Americans like capitalism. Listening to Sanders give a stump speech, he comes across as somebody who would rather burn Wall Street to the ground. How this plays politically is difficult to determine so early on in the presidential primary. But moderates like Pete Buttigieg, Amy Klobuchar, Bennett, and the rest would much rather not find out. None of them wants to test the hypothesis.

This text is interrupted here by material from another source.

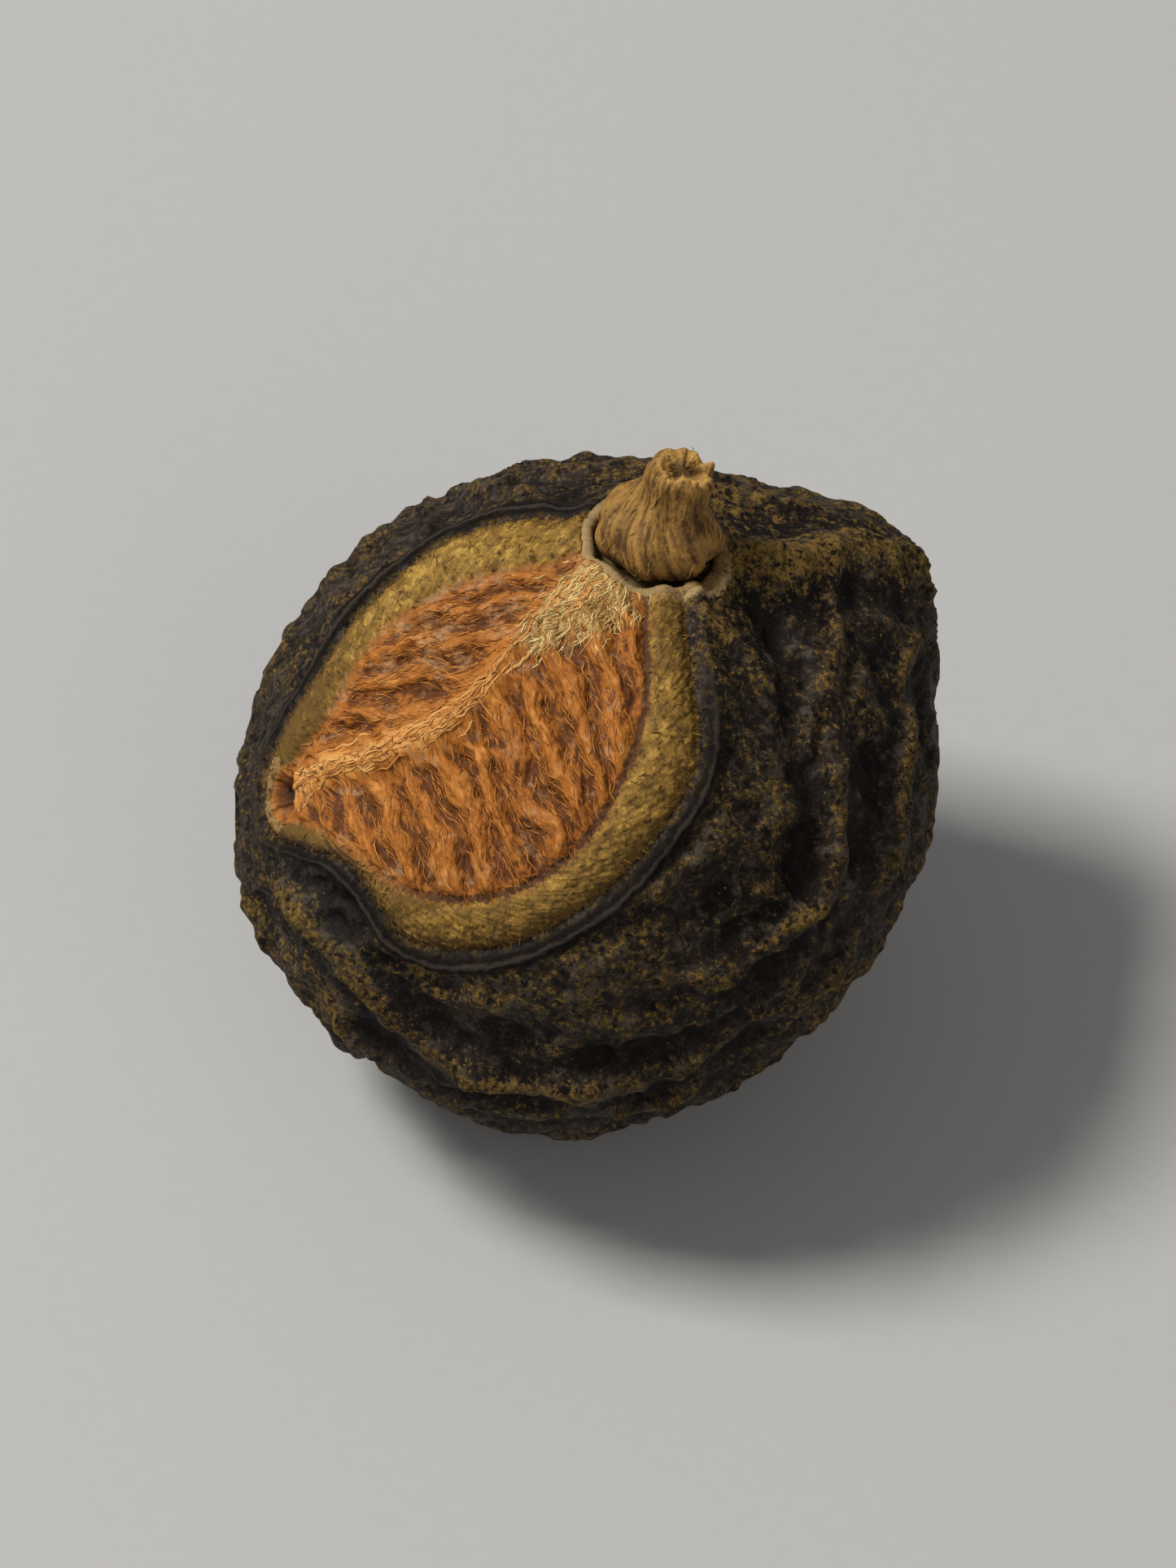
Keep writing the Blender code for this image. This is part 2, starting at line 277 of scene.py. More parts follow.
TIP_WIDTH = 0.45 * MM
GROOVE_DEPTH = 0.16 * MM
GROOVE_WIDTH = 0.28 * MM
BORDER_CROWN = 0.14 * MM
LIP_HEIGHT = 0.27 * MM
LIP_WIDTH = 0.36 * MM
LIP_OFFSET = 0.40 * MM
FACE_GAP = 40 * MM
WRINKLE_SEED = 11.0


def noise_at(points, seed):
    """Smooth noise, mostly from -0.5 to 0.5, at each point."""
    return np.array([noise.noise(Vector(p) + Vector((seed, seed, seed))) for p in points])


def scar_relief(directions):
    """Height of the scar, its border and its lip, and the distances that they are drawn from."""
    bearing, reach = bearing_and_reach(directions)
    edge = closed_outline(SCAR_OUTLINE, bearing)
    border = closed_outline(BORDER_OUTLINE, bearing)
    inside = np.clip(reach / edge, 0, 1)
    past_edge = (reach - edge) * HALF_WIDTH
    past_border = (reach - border) * HALF_WIDTH
    width = (border - edge) * HALF_WIDTH

    height = -SCAR_SINK * (1 - inside**2)
    keel, side, along, heading = nearest(directions, smooth_path(KEEL))
    ends = smooth_step(along, 0.0, 0.2) * (1 - 0.4 * smooth_step(along, 0.75, 1.0))
    on_scar = 1 - smooth_step(past_edge, -0.5 * MM, 0.1 * MM)
    height += KEEL_HEIGHT * bell(keel, KEEL_WIDTH) * ends * on_scar

    x = reach * np.cos(bearing) * HALF_WIDTH
    y = reach * np.sin(bearing) * HALF_WIDTH
    across_ribs = x * math.sin(RIB_SLANT) + side * y * math.cos(RIB_SLANT)
    wander = RIB_WANDER * noise_at(directions * 7, WRINKLE_SEED)
    ribs = np.cos(2 * math.pi * (across_ribs + wander) / RIB_PITCH)
    off_keel = smooth_step(keel, 0.4 * MM, 1.2 * MM)
    height += RIB_HEIGHT * ribs * on_scar * off_keel
    tip = distance_over(directions, place(*TIP_HOLLOW))
    height -= TIP_DEPTH * bell(tip, TIP_WIDTH)

    height -= GROOVE_DEPTH * bell(past_edge, GROOVE_WIDTH)
    across = np.clip(past_edge / width, 0, 1)
    height += BORDER_CROWN * np.sin(math.pi * across)
    lower_side = smooth_step(-np.sin(bearing), -0.4, 0.4)
    strength = 0.45 + 0.55 * lower_side
    height -= GROOVE_DEPTH * bell(past_border, GROOVE_WIDTH) * strength
    height += LIP_HEIGHT * bell(past_border - LIP_OFFSET, LIP_WIDTH) * strength

    along_ribs = x * math.cos(RIB_SLANT) - side * y * math.sin(RIB_SLANT)
    down_ribs = (
        math.cos(RIB_SLANT) * scar_along - math.sin(RIB_SLANT) * side[:, None] * scar_across
    )
    round_border = bearing * np.sin(reach) * HALF_WIDTH
    marks = dict(
        past_edge=past_edge, past_border=past_border, keel=keel, along=along, tip=tip,
        on_scar=on_scar, lower_side=lower_side, furrow=(0.5 - 0.5 * ribs) * off_keel * on_scar,
        fibre_place=np.stack([across_ribs + wander, along_ribs, side * FACE_GAP], axis=1),
        border_place=np.stack([round_border, past_edge, 0 * reach], axis=1),
        keel_flow=heading, rib_flow=down_ribs,
    )
    return height, marks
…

It’s hard not to see the parallels with Trump’s campaign in 2016. Back then, GOP establishmentarians were doing what Democratic establishmentarians are doing now: warning their compatriots that a temperamental, fringe, loud ideologue would drag the rest of the party through the mud. There was such fear in the hearts of GOP insiders about Trump’s candidacy that a Never-Trump movement emerged with the goal of blocking the businessman’s path to the nomination. It not only failed, but their worries turned out to be misplaced. Trump not only won the general election, but Republicans held their House and Senate majorities. Politics has a tendency to humiliate the most confident predictors.

Bernie Sanders could be the Jeremy Corbyn of America come November. But he could just as easily defy the political odds like Trump and surprise people with a broad-based coalition of minorities, young voters, working-class whites, and intellectuals. Moderates are putting their chips on a wipeout, but the game is still a crapshoot.